Cool kitchen science: Handmade ice cream

Give your first- or second-grader a beginner's lesson in chemistry with a favorite, frozen childhood treat.

By Sarah Henry

Food is a fantastic teaching tool. Children can learn about math, chemistry, nutrition, biology, culture, history — you name it — all while playing with something that's both tactile and tasty.

And since eating is an everyday activity, food-related exercises help kids explore their environment through a medium that's fun and familiar. Adults can pass on their values about food, stress the importance of eating wholesomely, and encourage kids to learn to cook dishes they love as well as try something new as part of an edible education. The activity that follows can be adapted for any age group. Enjoy!

The project: Discover ice-cream chemistry

What could make that summertime staple ice cream even cooler to your first- or second-grader? The science behind shaking and making a liquid into a sweet, creamy solid.
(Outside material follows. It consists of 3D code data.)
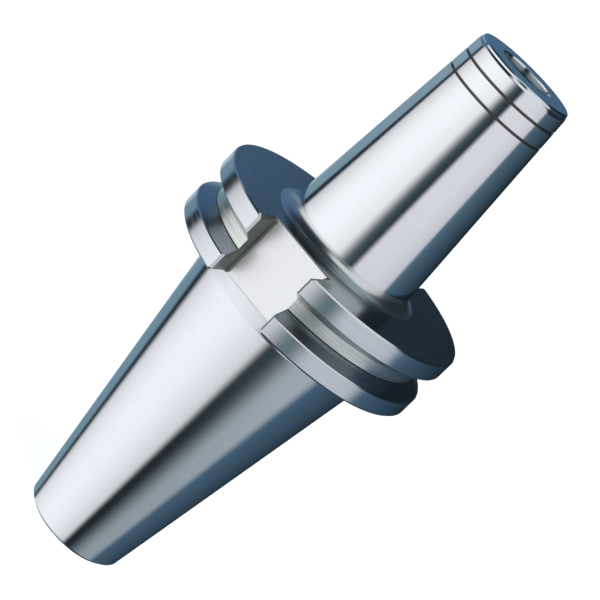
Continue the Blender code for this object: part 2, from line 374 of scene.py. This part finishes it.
def body_corners():
    """The body's outline, up the outside from the small end face and down through the bores."""
    neck = GAUGE_RADIUS - NECK_RELIEF
    floor = RIM_RADIUS - GROOVE_DEPTH
    mouth = GROOVE_MOUTH / 2
    flat = mouth - GROOVE_DEPTH * math.tan(GROOVE_ANGLE / 2)
    bore_floor = NOSE_FACE_Z - BORE_DEPTH
    stop_chamfer = STOP_THREAD_MOUTH_RADIUS - STOP_THREAD_RADIUS
    stop_end = bore_floor - STOP_THREAD_LENGTH
    edge = NOSE_FACE_Z - NOSE_LAND - NOSE_SHOULDER_RUN * math.cos(NOSE_SHOULDER_ANGLE)
    corners = [
        corner(GAUGE_RADIUS - GAUGE_Z * TAPER_RATE / 2, 0, "ground", leg=SHANK_END_CHAMFER),
        corner(GAUGE_RADIUS, GAUGE_Z, "turned"),
        corner(neck, GAUGE_Z + NECK_RUN_IN, "turned"),
        corner(neck, REAR_FACE_Z, "turned", arc=NECK_FILLET),
        corner(RIM_RADIUS, REAR_FACE_Z, "turned", leg=RIM_BEVEL),
        corner(RIM_RADIUS, GROOVE_Z - mouth, "lower flank", "turned", leg=GROOVE_EDGE_BEVEL),
        corner(floor, GROOVE_Z - flat, "corner"),
        corner(floor - GROOVE_CORNER_RELIEF, GROOVE_Z - flat + GROOVE_CORNER_RELIEF / 2, "corner"),
        corner(floor, GROOVE_Z - flat + GROOVE_CORNER_RELIEF, "groove"),
        corner(floor, GROOVE_Z + flat, "flank"),
        corner(RIM_RADIUS, GROOVE_Z + mouth, "turned", arc=GROOVE_EDGE_ROUND),
        corner(RIM_RADIUS, FRONT_FACE_Z - RIM_FACET_HEIGHT, "turned", arc=RIM_FACET_ROUND),
        corner(RIM_RADIUS - RIM_FACET_WIDTH, FRONT_FACE_Z, "faced", arc=RIM_FACET_ROUND),
        corner(nose_radius(FRONT_FACE_Z), FRONT_FACE_Z, "ground", "root", arc=NOSE_ROOT_FILLET),
    ]
    for depth_down in RING_DEPTHS_DOWN:
        corners += ring_corners(depth_down)
    shoulder_end = nose_radius(edge) - NOSE_SHOULDER_RUN * math.sin(NOSE_SHOULDER_ANGLE)
    land_end = shoulder_end - NOSE_LAND * math.tan(NOSE_LAND_ANGLE)
    mouth_radius = BORE_RADIUS + BORE_LEAD_IN * math.tan(BORE_LEAD_IN_ANGLE)
    mouth_edge = mouth_radius + BORE_EDGE_HEIGHT * math.tan(BORE_EDGE_ANGLE)
    corners += [
        corner(nose_radius(edge), edge, "ground", arc=NOSE_SHOULDER_ROUND),
        corner(shoulder_end, NOSE_FACE_Z - NOSE_LAND, "ground"),
        corner(land_end, NOSE_FACE_Z, "tip", arc=NOSE_EDGE_ROUND),
        corner(mouth_edge, NOSE_FACE_Z, "ground", leg=BORE_EDGE_BREAK),
        corner(mouth_radius, NOSE_FACE_Z - BORE_EDGE_HEIGHT, "bore mouth"),
        corner(BORE_RADIUS, NOSE_FACE_Z - BORE_EDGE_HEIGHT - BORE_LEAD_IN, "bored"),
        corner(BORE_RADIUS, bore_floor, "bored"),
        corner(STOP_THREAD_MOUTH_RADIUS, bore_floor, "bored"),
        corner(STOP_THREAD_RADIUS, bore_floor - stop_chamfer, "stop thread"),
        corner(STOP_THREAD_RADIUS, stop_end, "bored"),
        corner(COOLANT_RADIUS, stop_end - drill_cone(STOP_THREAD_RADIUS, COOLANT_RADIUS), "bored"),
        corner(COOLANT_RADIUS, STUD_HOLE_DEPTH + drill_cone(STUD_CORE_RADIUS, COOLANT_RADIUS), "bored"),
        corner(STUD_CORE_RADIUS, STUD_HOLE_DEPTH, "stud thread"),
        corner(STUD_CORE_RADIUS, STUD_COUNTERBORE_DEPTH + STUD_CHAMFER, "bored"),
        corner(STUD_CORE_RADIUS + STUD_CHAMFER, STUD_COUNTERBORE_DEPTH, "bored"),
        corner(STUD_COUNTERBORE_RADIUS, STUD_COUNTERBORE_DEPTH, "bored"),
        corner(STUD_COUNTERBORE_RADIUS, 0, "turned", leg=STUD_CHAMFER),
    ]
    return corners


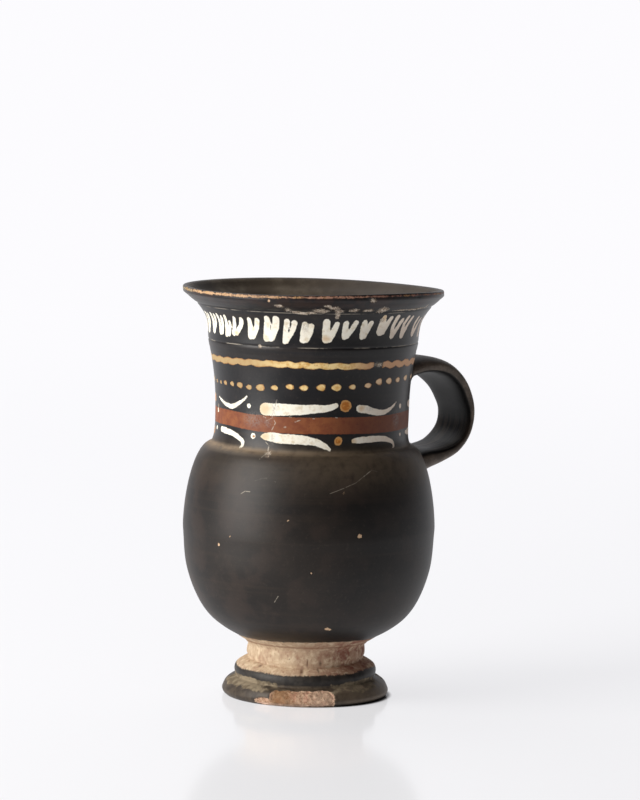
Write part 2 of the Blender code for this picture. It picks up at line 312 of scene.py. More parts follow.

Explain to your child that when freezing the liquid ice-cream mixture, ice keeps things cold because it absorbs heat energy from its surroundings in order to melt, changing from a solid to liquid. Adding salt to the ice lowers the freezing point of the ice so that even more heat energy has to be absorbed from the surroundings (in this case, the ice-cream mixture) for the ice to melt. When enough heat has been removed from the liquid mixture, it freezes and becomes a solid. The larger salt crystals take more time to dissolve in the water around the ice, which allows for even cooling of the ice cream.

What you’ll need

1 cup milk or half-and-half
2 tablespoons sugar • ½ teaspoon vanilla extract
½ cup rock salt or ice-cream salt (the bigger the crystals the better)
3-4 cups ice cubes
1 pint-size Ziploc bag
1 gallon-size Ziploc bag
Spoon and cup measures
Optional: chocolate chips, sprinkles, or berries

Make it happen

Measure the sugar, milk, and vanilla extract in the smaller bag and seal well.
Place the salt and ice in the gallon-size bag.
Place the sealed smaller bag inside the bag with the salt and ice.
Seal the larger bag well. Now roll or shake the bags as you count to 100. Look at the mixture. Do you see a change?
Keep shaking, counting, and observing for about five minutes. You may want to wrap the bag in a dishtowel so that your hands don't get too cold.
The mixture should start to harden, so squeeze it every few minutes to check if it's ready.
When ice cream forms, take the small bag out of the larger one, add desired toppings, and enjoy eating the results.

GreatSchools tip

Ask your child to jot down beforehand what he thinks will happen and why. As you eat the ice cream, discuss what happens when the temperature of something changes and it can't hold its shape, introducing the concept of liquids and solids.

Sarah Henry is a Bay Area-based freelance food writer and the voice behind the blog Lettuce Eat Kale.